A call to the Red Earth Travel Center showed that the price for a gallon of unleaded regular was $3.39 – except they didn’t actually have any gas in stock to sell. Ramsey said that the tribe was having some issues managing the station, and that his company is stepping in with “some technical advice.”

“That’s what we do, we help Indians in Indian country,” Ramsey said, adding, “It’s just not that easy to start up a fuel station,” due to the quickly changing fuel prices and other variables.

But the tax issue is only part of a long list of disputes the tribe’s travel center has caused with local politicians and businesses. Reed Sellers, owner of Sellers Petroleum in Imperial, said that he began working with the tribe back in 2003, when they first conceived putting a gas station near their casino.

For three years, Sellers said, he was the tribe’s gas wholesaler. But by 2008, the tribe owed him $200,000, so he cut them off. But Sellers also had commercial clients who were able to use cards to fill up at several different locations, including Red Earth. So he said that he stopped paying them for these purchases until the debt was paid off over a period of 16 months.
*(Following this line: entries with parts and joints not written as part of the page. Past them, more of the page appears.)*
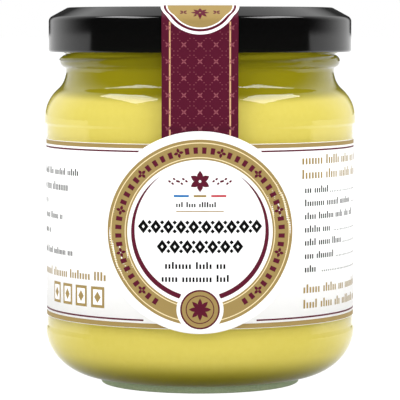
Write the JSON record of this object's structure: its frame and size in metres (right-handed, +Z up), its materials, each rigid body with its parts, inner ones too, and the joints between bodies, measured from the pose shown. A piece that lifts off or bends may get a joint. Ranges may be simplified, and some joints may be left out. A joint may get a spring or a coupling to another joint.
{
  "type": "mustard jar",
  "caption": "Round glass jar of mustard with a black twist-off lid, a paper wrap-round label, a round front medallion and a paper sealing strip over the lid.",
  "frame": {"origin": "middle of the base, on the surface that the jar stands on", "axes": "+Z up along the jar's axis, -Y towards the front with the medallion and the sealing strip, +X to the right as seen from the front"},
  "size_m": [0.0676, 0.0677, 0.0817],
  "materials": {
    "jar_glass": "clear flint glass, smooth moulded",
    "lid_black": "black gloss lacquer on tinplate",
    "mustard": "smooth yellow paste, seen through glass",
    "label_paper": "coated label paper, satin",
    "medallion_paper": "coated label paper, satin",
    "strip_paper": "burgundy coated label paper, satin"
  },
  "bodies": {
    "root": {"jar": "jar_glass", "lid": "lid_black", "mustard": "mustard", "label": "label_paper", "medallion": "medallion_paper", "seal_strip": "strip_paper"}
  },
  "joints": []
}
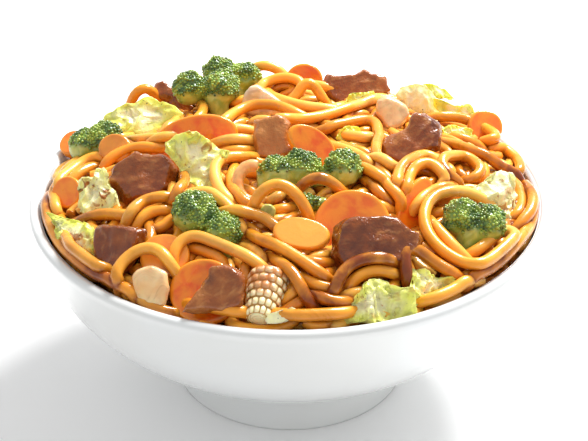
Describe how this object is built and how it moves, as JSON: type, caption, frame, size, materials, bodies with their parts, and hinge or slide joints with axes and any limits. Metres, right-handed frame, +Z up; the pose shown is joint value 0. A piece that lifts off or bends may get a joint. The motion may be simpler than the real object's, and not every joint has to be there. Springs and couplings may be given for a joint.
{
  "type": "yakisoba",
  "caption": "White porcelain bowl heaped with thick glossy noodles, meat, broccoli, carrot, cabbage, mushroom, onion and baby corn.",
  "frame": {"origin": "on the table, under the middle of the bowl's foot", "axes": "+Z up, -Y towards the side that the food is shown from, +X to that side's right"},
  "size_m": [0.2, 0.1994, 0.1105],
  "materials": {
    "porcelain": "white porcelain, clear glossy glaze",
    "noodles": "cooked wheat noodle coated in thin glossy brown sauce",
    "broccoli": "cooked broccoli, dark green beaded heads on lighter stems",
    "carrot": "cooked carrot slice, moist, paler at its edge",
    "meat": "braised meat, fibrous, coated in dark glossy sauce",
    "cabbage": "cooked cabbage leaf, pale yellow-green with cream ribs",
    "mushroom": "cooked mushroom slice, cream, moist",
    "onion": "cooked onion, cream with streaks of sauce",
    "corn": "cooked baby corn, cream yellow kernels"
  },
  "bodies": {
    "root": {"baby_corn": "corn", "bowl": "porcelain", "broccoli_back": "broccoli", "broccoli_left": "broccoli", "broccoli_lower": "broccoli", "broccoli_middle": "broccoli", "broccoli_right": "broccoli", "broccoli_stem_end": "broccoli", "broccoli_under": "broccoli", "broccoli_upper_left": "broccoli", "cabbage_back": "cabbage", "cabbage_back_edge": "cabbage", "cabbage_back_right": "cabbage", "cabbage_far_left": "cabbage", "cabbage_folded": "cabbage", "cabbage_front": "cabbage", "cabbage_front_right": "cabbage", "cabbage_inner_back": "cabbage", "cabbage_inner_right": "cabbage", "cabbage_left": "cabbage", "cabbage_middle": "cabbage", "cabbage_rib": "cabbage", "cabbage_right": "cabbage", "cabbage_upper_left": "cabbage", "carrot_back": "carrot", "carrot_far_left": "carrot", "carrot_far_right": "carrot", "carrot_front": "carrot", "carrot_glazed": "carrot", "carrot_left": "carrot", "carrot_middle": "carrot", "carrot_pale": "carrot", "carrot_right": "carrot", "carrot_round": "carrot", "carrot_sauced": "carrot", "carrot_tall": "carrot", "carrot_upper_left": "carrot", "meat_back": "meat", "meat_front": "meat", "meat_front_left": "meat", "meat_front_middle": "meat", "meat_left": "meat", "meat_middle": "meat", "meat_right": "meat", "meat_upper_left": "meat", "mushroom_back": "mushroom", "mushroom_front": "mushroom", "noodle_heap": "noodles", "onion_back": "onion", "onion_strip": "onion"}
  },
  "joints": []
}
What he didn’t know at the time was that the tribe wasn’t paying sales taxes to the state on their or any other fuel sales. Sellers said he is in a dispute with the BOE, who says that he owes them $30,000 in back taxes from these sales. He claims that by law the tribe is supposed to pay these taxes, but the BOE is not attempting to collect.

“They say they’re a sovereign nation so they don’t have to pay the tax,” Sellers said. He added, “California is turning their heads and refusing to do anything about it.  They’re forcing us to pay these taxes that are owed by the tribe.”

After he stopped selling to them, Sellers said that Torres Martinez turned to another wholesaler who is now out of business, partly because the tribe stopped paying him as well.

Dennis Rieger is the owner of an Arco station six miles south of Red Earth on Highway 86. Rieger said he opened his station two years ago and at first undercut Red Earth by a few cents. The two stations are essentially locked in a one-on-one competition, as the next-closest station is another Arco, 29 miles north of his station and 23 miles from Red Earth.

For a time, he said, Red Earth lowered their prices and were undercutting him by 18 cents – something he said would be unsustainable if they weren’t paying their taxes. As of Wednesday, however, he was charging six cents less — and actually had gas on hand.

Rieger said he has written letters to both the BOE and the state Attorney General’s office, complaining that the tribe’s refusal to pay their taxes and their use of out-of-state gas – First American ships out of Las Vegas – gives them an unfair competitive advantage. But like Sellers, he said he hasn’t been able to get the state to do anything.

“I would appreciate enforcement on both of these issues so I can stay in business,” he concluded in a letter to the AG’s office in November.